The ombudsman column is clearly the most visible aspect of the job — and the subject matter can vary from the inflammatory to the mundane. In a memorable 2004 column, Okrent touched the third rail of his paper’s image by writing a column headlined “Is the New York Times a Liberal Newspaper?”
His opening paragraph consisted of four words. “Of course it is.” (In his book, Okrent acknowledged that many of his colleagues found that sentence “too inflammatory.”)
Other recent ombudsman columns have touched on topics ranging from reader anger over a front-page photograph of a fatally injured racehorse to a discussion of the differences between reporting “homicides” and reporting “murders.” Sometimes the subject matter is a hot news story, such as the Raleigh News & Observer public editor Ted Vaden’s examination of the paper’s coverage of the Duke-lacrosse-team rape case. And sometimes the topic is a hot button, such as when NPR ombudsman Jeffrey Dvorkin addressed complaints that NPR staffers should not be appearing on, and lending credibility to, the conservative-tilting Fox News Channel.
One of the more interesting ombudsman-style experiments is CBS News’s “Public Eye” online feature, which began last September with a goal of “making the operations and deliberations of CBS News more visible and transparent to our readers and viewers.”
One example of how well it’s worked occurred last October, when an e-mailer asked whether Mike Wallace’s appearance at an anti-gun-violence event and his use of an unflattering clip of a 60 Minutes interview with former NRA president Charlton Heston represented a conflict of interest or violation of CBS policy. After discussing the issue with the network’s senior vice-president for standards and special projects, the “Public Eye” concluded that “we won’t be seeing Mr. Wallace doing any more stories involving Second Amendment issues.”

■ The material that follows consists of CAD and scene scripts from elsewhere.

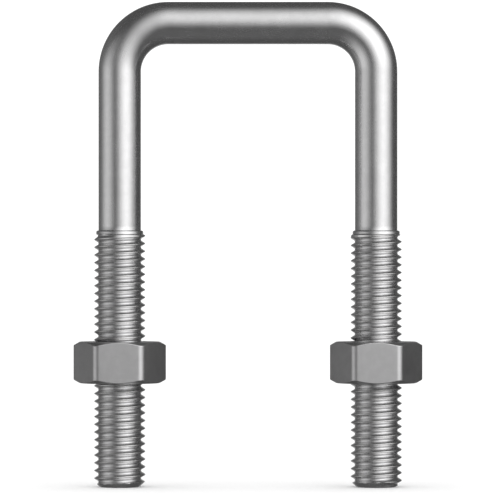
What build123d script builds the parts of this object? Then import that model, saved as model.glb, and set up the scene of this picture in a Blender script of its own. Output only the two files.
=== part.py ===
from build123d import *
from math import radians, sqrt, tan
import os

# A square-crown U-bolt: one bent round bar, threaded on both legs, with a hex nut on each leg.
# The origin is midway between the legs, level with their ends. +Z runs up the legs to the crown,
# +X from the left leg to the right one, and -Y is the front. Sizes are in millimetres.

# The bent bar
LEG_SPACING = 50.0  # from leg axis to leg axis
HEIGHT = 94.6  # from the leg ends to the top of the crown
BAR_DIAMETER = 8.3
BEND_RADIUS = 9.45  # of the bar's centre line

# The thread, M10 x 1.5 right-hand, with the basic 60 degree profile
THREAD_DIAMETER = 10.0
PITCH = 1.5
THREADED_LENGTH = 50.0
THREAD_DEPTH = 5 / 8 * sqrt(3) / 2 * PITCH
RIDGE_FLAT = PITCH / 8  # the width of the bolt thread's ridge at its top
GROOVE_FLAT = PITCH / 4  # the width of its groove at the bottom
FLANK_SPREAD = 2 * tan(radians(30))  # what a groove widens by in each millimetre of radius
THREAD_CLEARANCE = 0.14  # radial, between the bolt thread and the nut thread
GROOVE_LENGTH = 48.95  # up the leg, from its end to where the groove stops beside the collar

# The ends of the threaded stretch
POINT_CHAMFER = 1.1
COLLAR_DIAMETER = 9.2  # the unthreaded collar between the thread and the plain bar
COLLAR_LENGTH = 0.9
COLLAR_CHAMFER = 0.2

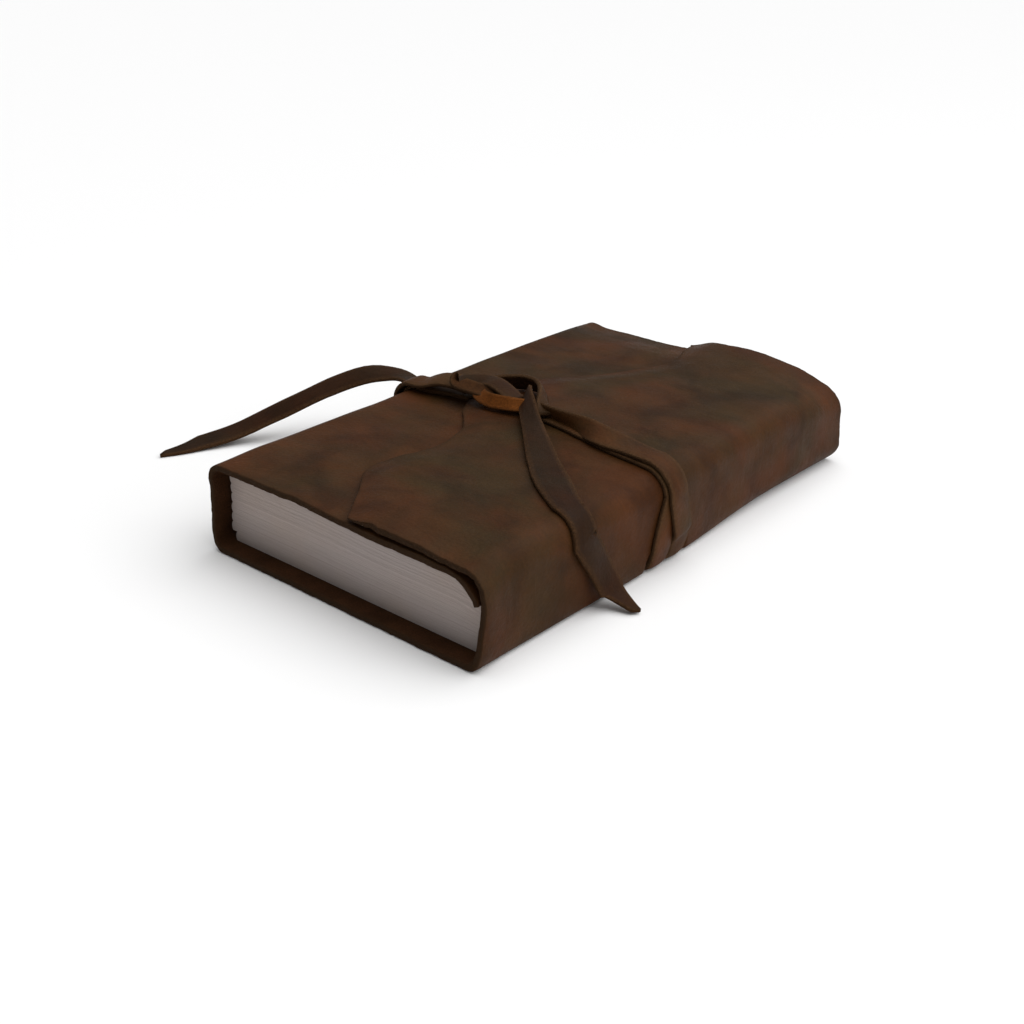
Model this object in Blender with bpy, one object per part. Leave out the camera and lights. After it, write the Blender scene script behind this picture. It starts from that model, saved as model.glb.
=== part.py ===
"""Leather wrap journal: a soft hide cover with a fold-over flap, a sewn page block and a flat thong.

Frame: origin at the centre of the underside, +X from the spine to the fore edge,
+Y from the near end to the far end, +Z up. Lengths below are millimetres; meshes are metres.
"""

from math import cos, pi, radians, sin

import bmesh
import bpy
from mathutils import Vector

MM = 0.001

# ---- driving dimensions -------------------------------------------------------------------
WIDTH = 124.0            # spine to fore edge, over the leather
LENGTH = 215.0           # near end to far end of the leather
HEIGHT = 34.5            # table to the outer face of the flap
LEATHER = 2.4            # thickness of the hide
FLAP_LIFT = 0.6          # air between the front cover and the flap that lies on it
SPINE_RADIUS = 6.5       # outer radius of the two creases at the spine
FORE_RADIUS = 8.5        # outer radius of the two creases at the fore edge
CREASE_GAP = 0.3         # gap where two panels meet in the middle of a crease
FRONT_EDGE_X = 54.0      # free edge of the front cover, hidden under the flap

SIGNATURES = 8           # folded gatherings of paper in the page block
PAGE_LENGTH = 203.0
PAGE_EDGE_X = 53.0       # fore edge of the pages
FOLD_X = -57.4           # folded back of the gatherings
BLOCK_CLEARANCE = 0.3    # between the page block and the leather above and below it
SIGNATURE_GAP = 0.25

THREAD = 1.0             # sewing thread, drawn square
THREAD_HOLE = 1.8
STITCH_Y = (30.0, 88.0)  # each long stitch runs between these distances from the middle
STITCH_SPREAD = 0.74     # the rows of stitches stand closer together than the gatherings do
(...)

Public Eye editor Vaughn Ververs believes that the mere fact the network is responsive to public concerns serves a real purpose.

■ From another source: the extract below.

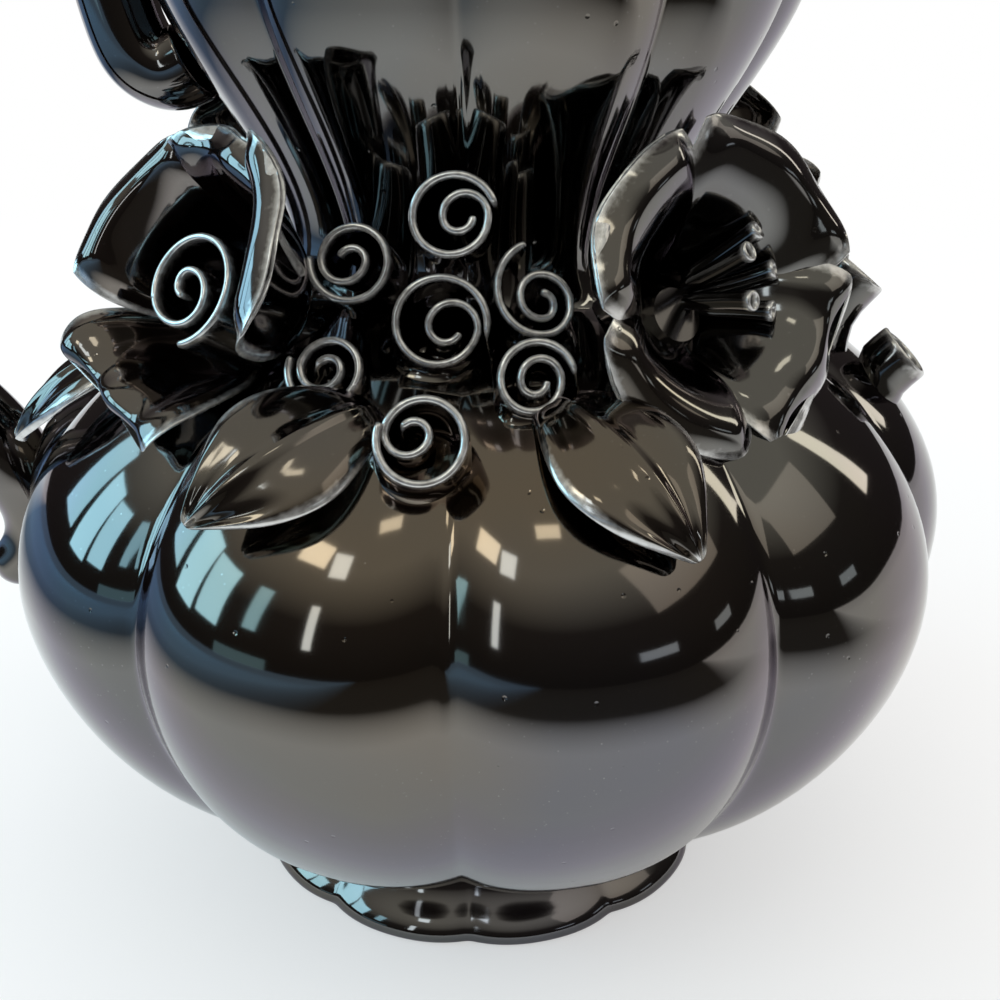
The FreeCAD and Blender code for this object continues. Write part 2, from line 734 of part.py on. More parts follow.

“My sense is so far ... that people are willing to at least give you a lot of credit and are very happy to have their complaint addressed,” he says. “The level of vitriol and the anger goes way down just by engaging in the conversation.”
A few big dust-ups
This past January, Post ombudsman Deborah Howell wrote a column on Jack Abramoff stating that the scandal-ridden lobbyist “had made substantial campaign contributions to both major parties.” Her admitted error — in not indicating that Abramoff had directed his Indian clients to give money to both parties, but donated personally only to the GOP — touched off what she called a huge political “firestorm” in which she was largely blamed for toeing the Republican line on Abramoff.

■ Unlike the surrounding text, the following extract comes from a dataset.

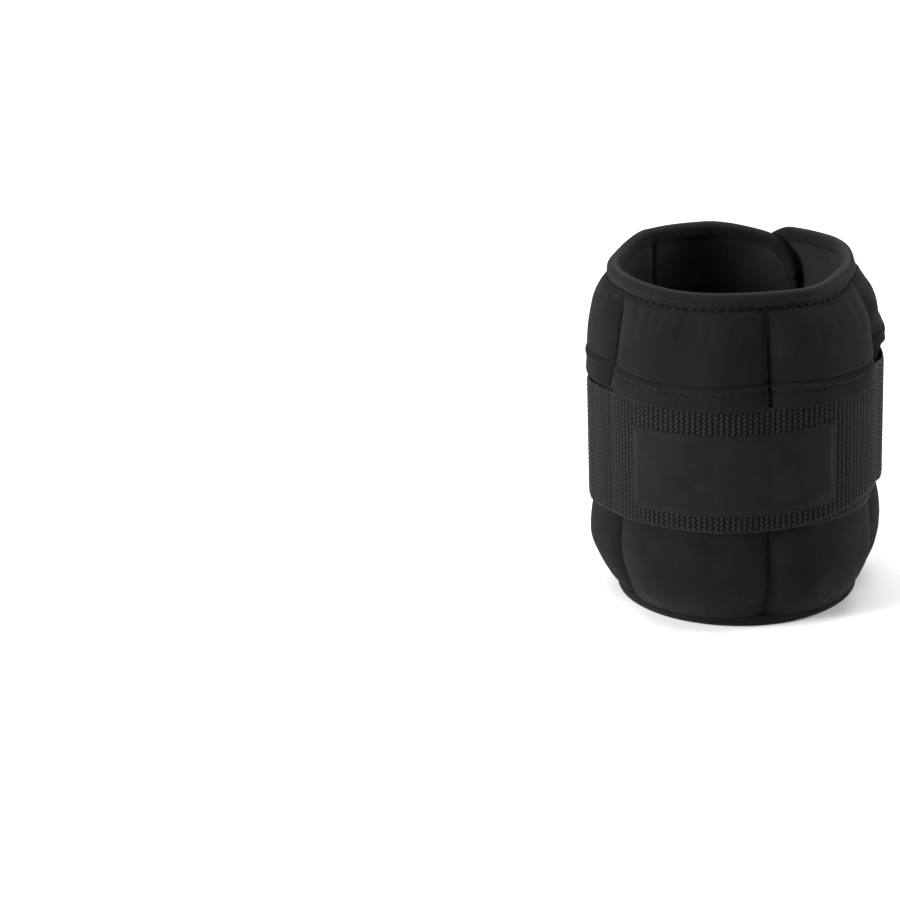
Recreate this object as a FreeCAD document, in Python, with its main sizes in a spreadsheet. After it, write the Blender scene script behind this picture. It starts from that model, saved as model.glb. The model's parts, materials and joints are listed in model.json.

“Nothing in my 50-year career prepared me for the thousands of flaming e-mails I got last week over my last column, e-mails so abusive and many so obscene that part of the Post’s Web site was shut down,” she wrote. (Among the printable epithets, she was called a “right-wing whore.”)
In explaining his decision to turn off online reader comments, washingtonpost.com executive editor Jim Brady bemoaned the inability to “maintain a civil conversation” in the wake of Howell’s column.
While Howell was the victim of a nasty online mugging, the Times’s Calame, — who is not as gifted a writer or as sweeping a thinker as Okrent — has antagonized some of the media punditariat with his style and subject matter.